Les femmes ne conserveraient pas elles-mêmes la gloire de la chasteté s'il n'était en leur pouvoir de la perdre. Quand une bête refuse de souffrir le mâle après qu'elle a une fois conçu, on ne dit pas que ce soit en elle une marque de continence; elle ne refuse de le souffrir que parce que si elle le souffrait, elle en sentirait de la douleur ou encourrait du danger. On ne mérite pas d'être loué pour n'avoir pas fait ce qu'où n'a pu faire. On loue la continence dans l'homme, parce qu'elle ne lui est pas naturelle, et qu'elle dépend de sa liberté. Le mari et la femme doivent la garder également, et le mari doit donner à la femme l'exemple de la fidélité qu'il exige d'elle. S'il l'exige sans la garder, il est injuste, et c'est de cette injustice que sont venus les adultères, lorsque les femmes ont cessé d'être fidèles à des hommes qui n'avaient plus pour elles d'amour ni de tendresse. Les plus effrontées usent de cette excuse dans leurs débauches, et disent qu'en manquant de fidélité à leurs maris, elles ne leur font point d'injure, mais qu'elles repoussent celle qu'elles ont reçue. Quintilien a excellemment exprimé cette pensée : « Celui, dit-il, qui ne s'abstient pas de la femme d'un autre, ne gardera pas aisément la sienne. Il ne verra pas le désordre de sa maison pendant qu'il tâchera de le porter dans celle de son voisin. Une femme à qui ce malheur arrive se laisse aisément corrompre par l'exemple, et quand elle a manqué à la foi, elle croit avoir une excuse, de dire ou qu'elle a imité son mari, ou qu'elle s'est vengée de sa perfidie. »
Il faut prendre garde que notre incontinence ne soit l'occasion de celle d'un autre. Il faut que le mari et la femme se rendent réciproquement la fidélité qu'ils se doivent, et qu'ils portent également le même joug auquel ils se sont soumis. Traitons les autres de la même manière que nous voulons être traités, et ne faisons jamais à autrui ce que nous ne voudrions pas qu'on nous fît.

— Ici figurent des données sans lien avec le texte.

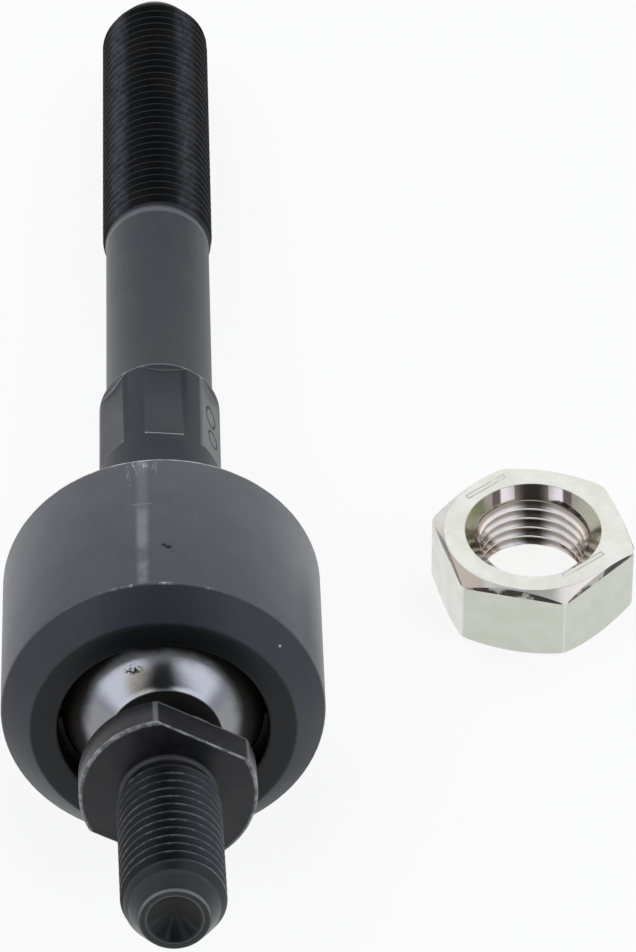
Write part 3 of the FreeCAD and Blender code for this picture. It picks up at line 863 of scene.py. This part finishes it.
# A dark line of bare steel lies where each chamfer meets a side, and a bright one along the corners.
chamfer_line = (on_chamfer * side_height.rise(NUT_FLAT - 0.10, NUT_FLAT - 0.05)
                * facing * (0.5 + 0.5 * nut_cloud.rise(0.42, 0.52)))
corner_line = abs(nut_spoke).rise(math.radians(29.45), math.radians(29.8)) * on_side * 0.5
shaded_side = on_side * nut_across.rise(-9.0, -8.6) * facing
left_corner = on_chamfer * nut_across.rise(-5.5, -7) * facing
right_corner = on_chamfer * nut_across.rise(1.5, 3.5) * nut_across.rise(9.5, 7.5) * facing

# The far side of the countersink is left bright by the tap in two places, with a dark edge beside each.
far_sink = in_sink * nut_near.rise(-4, -6)
bright_blocks = far_sink * abs(nut_across - 0.2).band(2.9, 0.75, 0.2)
dark_blocks = far_sink * abs(nut_across - 0.2).band(4.35, 0.35, 0.25)
stained = (in_sink * (0.6 + 0.4 * nut_cloud.rise(0.4, 0.6))
           * (1 - far_sink * abs(nut_across).rise(6.0, 5.4)))

plate = zinc.blend(cloudy, *PLATE_WHITES)
plate = zinc.blend(shaded_side, plate, zinc.blend(cloudy, *SHADED_PLATES))
hole_depth = nut_radius.rise(NUT_MINOR_R + 0.1, NUT_MINOR_R + 0.5)
plate = zinc.blend(in_hole, plate, zinc.blend(hole_depth, *HOLE_BROWNS))
plate = zinc.blend(stained, plate, zinc.blend(nut_across.rise(-4, 4), *SINK_OLIVES))
spots = (pressed * 0.45).most(nut_spots.rise(0.70, 0.76) * 0.5)
for amount, colour in ((bright_blocks, SINK_BRIGHT), (dark_blocks, SINK_DARK),
                       (left_corner, LEFT_CORNER_BROWN), (right_corner, RIGHT_CORNER_PINK),
                       (chamfer_line, CHAMFER_LINE_BLACK), (corner_line, CORNER_LINE_WHITE),
                       (spots, SPOT_GREY)):
    plate = zinc.blend(amount, plate, colour)
zinc.set(
    Base_Color=plate,
    Metallic=0.92 - pressed * 0.4 - right_corner * 0.7 - corner_line * 0.5,
    Roughness=0.32 + nut_cloud * 0.12 - in_hole * 0.27 - left_corner * 0.2 + pressed * 0.2,
    Normal=zinc.bumps(nut_cloud * 0.9 + nut_grain * 0.25 - pressed * 2, 0.014))
nut = piece_of("hex_jam_nut", nut_shape, nut_place, zinc, sharp=math.radians(20))
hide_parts("jam_nut")
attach(nut, "rod")
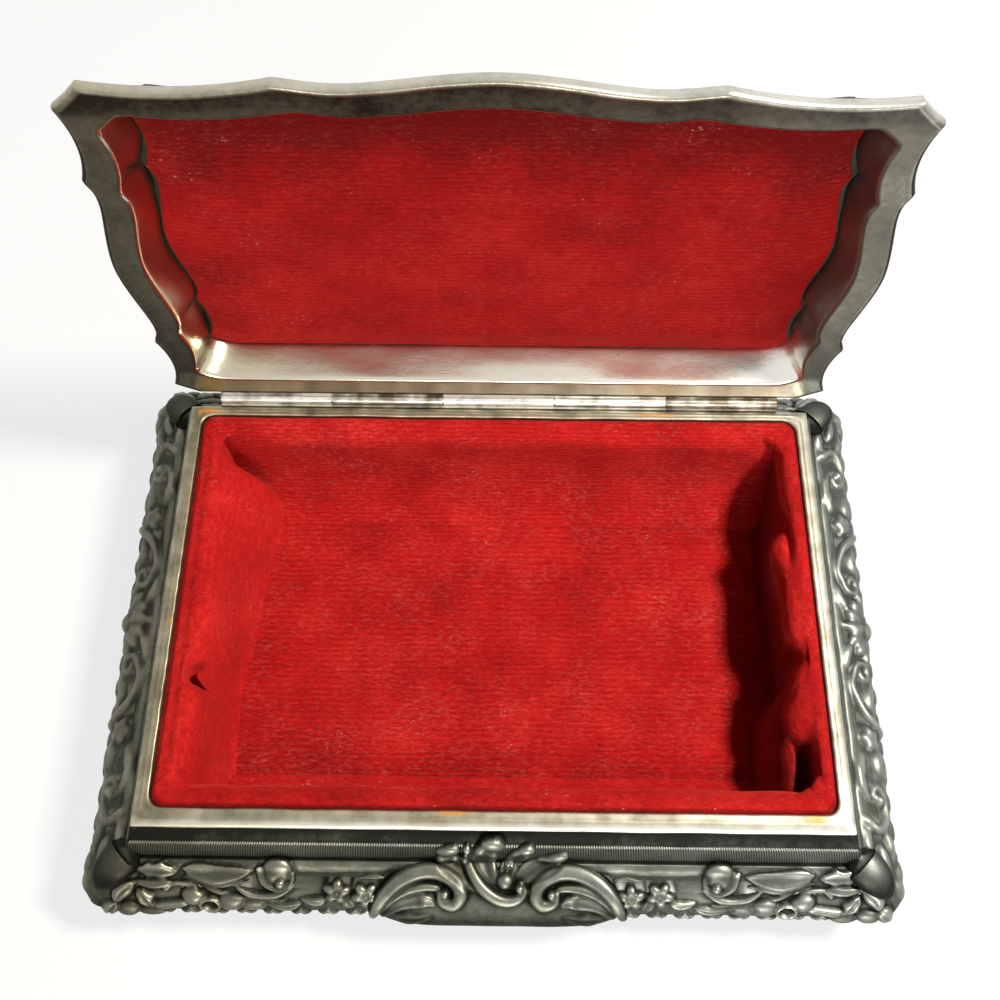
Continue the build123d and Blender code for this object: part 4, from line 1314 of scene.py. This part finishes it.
def silvered_casting(name, bright, dull, soot, smooth, rough):
    """Antimony alloy, cast, silvered and gone dull with age.

    The silver is left on rubbed high spots, soot-dark tarnish sits in the hollows, and the colour drifts over
    patches of about a centimetre, browner to the left and bluer to the right. Casting grain of a third of a
    millimetre roughens what wasn't polished.
    """
    material, tree, place = new_material(name)
    hollow = add_node(tree, "Attribute", {}, "Fac", attribute_name="hollow")
    rubbed = add_node(tree, "Attribute", {}, "Fac", attribute_name="rubbed")
    patches = add_node(
        tree, "TexNoise", {"Vector": place, "Scale": per_mm(11), "Detail": 5.0, "Roughness": 0.6}, "Fac"
    )
    specks = add_node(
        tree, "TexNoise", {"Vector": place, "Scale": per_mm(1.4), "Detail": 4.0, "Roughness": 0.7}, "Fac"
    )
    lift = add_node(tree, "Math", {0: rubbed, 1: 0.6, 2: 0.05}, 0, operation="MULTIPLY_ADD")
    drift = add_node(tree, "Math", {0: patches, 1: 0.5, 2: lift}, 0, operation="MULTIPLY_ADD")
    fine = add_node(tree, "Math", {0: specks, 1: 0.3, 2: drift}, 0, operation="MULTIPLY_ADD")
    wear = add_node(
        tree, "Math", {0: hollow, 1: -0.7, 2: fine}, 0, operation="MULTIPLY_ADD", use_clamp=True
    )
    ramp = add_node(
        tree, "ValToRGB", {"Fac": wear}, "Color", stops=((0.06, soot), (0.48, dull), (0.95, bright))
    )
    tint = side_tint(tree, place)
    colour = add_node(tree, "Mix", {0: 1.0, 6: ramp, 7: tint}, 2, data_type="RGBA", blend_type="MULTIPLY")
    sheen = add_node(
        tree, "MapRange",
        {"Value": wear, "From Min": 0.1, "From Max": 0.9, "To Min": rough, "To Max": smooth}, "Result",
    )
    grain = add_node(tree, "TexNoise", {"Vector": place, "Scale": per_mm(0.35), "Detail": 3.0}, "Fac")
    dents = add_node(tree, "Bump", {"Height": patches, "Strength": 0.25, "Distance": 0.4 * MM}, "Normal")
    bump = add_node(
        tree, "Bump", {"Height": grain, "Strength": 0.35, "Distance": 0.03 * MM, "Normal": dents}, "Normal"
    )
    finish(tree, Base_Color=colour, Metallic=1.0, Roughness=sheen, Normal=bump)
    return material


def side_tint(tree, place):
    """Tint of the tarnish: brown and darker at the left end of the box, blue-grey at the right end."""
    x = add_node(tree, "SeparateXYZ", {0: place}, "X")
    share = add_node(tree, "MapRange", {"Value": x, "From Min": -0.066, "From Max": 0.066}, "Result")
    stops = ((0.0, "#CCC6B3"), (0.45, "#E2E0D6"), (1.0, "#FAFDFD"))
    return add_node(tree, "ValToRGB", {"Fac": share}, "Color", stops)


def worn_rim():
    """Rim of the casting, rubbed bare and then soiled: cream grey metal with grey smears and old glue.

    The outer bevel is rubbed the brightest. Amber glue has crept out beside the velvet in a few places.
    """
    material, tree, place = new_material("worn_rim")
    glue = add_node(tree, "Attribute", {}, "Fac", attribute_name="glue")
    inner = add_node(tree, "Attribute", {}, "Fac", attribute_name="inner")
    outer = add_node(tree, "Attribute", {}, "Fac", attribute_name="outer")
    smears = add_node(
        tree, "TexNoise", {"Vector": place, "Scale": per_mm(5.0), "Detail": 6.0, "Roughness": 0.55}, "Fac"
    )
    soiled = add_node(tree, "Math", {0: inner, 1: -0.07, 2: smears}, 0, operation="MULTIPLY_ADD")
    bare = add_node(
        tree, "Math", {0: outer, 1: 0.4, 2: soiled}, 0, operation="MULTIPLY_ADD", use_clamp=True
    )
    ramp = add_node(
        tree, "ValToRGB", {"Fac": bare}, "Color",
        stops=((0.22, "#6E695C"), (0.5, "#B1AC9D"), (0.85, "#F3F2EA")),
    )
    tinted = add_node(
        tree, "Mix", {0: 1.0, 6: ramp, 7: side_tint(tree, place)}, 2, data_type="RGBA",
        blend_type="MULTIPLY",
    )
    ragged = add_node(tree, "Math", {0: glue, 1: smears}, 0, operation="MULTIPLY")
    amber = add_node(
        tree, "MapRange", {"Value": ragged, "From Min": 0.14, "From Max": 0.4, "To Max": 0.8}, "Result"
    )
    colour = add_node(tree, "Mix", {0: amber, 6: tinted, 7: linear("#B98332")}, 2, data_type="RGBA")
    metal = add_node(tree, "MapRange", {"Value": amber, "To Min": 1.0, "To Max": 0.2}, "Result")
    gloss = add_node(
        tree, "MapRange", {"Value": bare, "From Min": 0.3, "From Max": 0.8, "To Min": 0.5, "To Max": 0.3},
        "Result",
    )
    bump = add_node(tree, "Bump", {"Height": smears, "Strength": 0.5, "Distance": 0.08 * MM}, "Normal")
    finish(tree, Base_Color=colour, Metallic=metal, Roughness=gloss, Normal=bump)
    return material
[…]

Voilà les obligations que nous impose le précepte de la continence. Ajoutons-y néanmoins encore quelque chose pour ne pas le renfermer dans des bornes trop étroites. Les personnes mariées se doivent conduire de telle sorte, que jamais elles ne se tendent aucun piège. Quiconque épouse une femme qui a été répudiée par son mari commet un adultère, et quiconque répudie sa femme et en épouse une autre, commet aussi un adultère, si ce n'est qu'elle l'ait commis la première. Dieu ne veut point que ceux qu'il a unis et qui ne font qu'un seul corps se séparent. Il ne défend pas seulement l'adultère, il en défend la pensée et le regard accompagné d'un mauvais désir. La seule image du plaisir suffit pour rendre l'âme coupable: c'est l'âme qui commet le péché et qui en est souillée. Ce n'est pas être chaste que de conserver la pureté du corps et perdre celle de l'âme. Que personne ne s'imagine qu'il soit difficile de garder la continence et de résister à la volupté : c'est une ennemie que tout le monde est obligé de combattre et sur laquelle plusieurs remportent la victoire. Ce n'est pas que Dieu impose la nécessité de se priver absolument des plaisirs du corps ; ils sont permis dans le mariage, et l'usage en est nécessaire pour la multiplication des hommes. On sait combien les mouvements de cette passion sont violents. Mais quiconque les pourra réprimer en aura une plus grande gloire, et remportera une récompense qui n'est due qu'à la plus éminente vertu. Dieu reconnaîtra pour son serviteur et pour son disciple celui qui aura eu le courage et la force de la pratiquer ; il le fera triompher de la terre, et l'élèvera au ciel. Je demeure d'accord que cela paraît difficile; mais je parle aussi des personnes qui ont assez de générosité pour fouler aux pieds les plaisirs terrestres et pour en chercher d'incorruptibles. La vertu consistant dans la connaissance de Dieu, pendant que l'on est privé de cette connaissance, les peuples paraissent pesants, au lieu qu'après cela ils deviennent fort légers. Ceux qui aspirent comme nous à la perfection, y doivent arriver au travers des plus fâcheuses difficultés.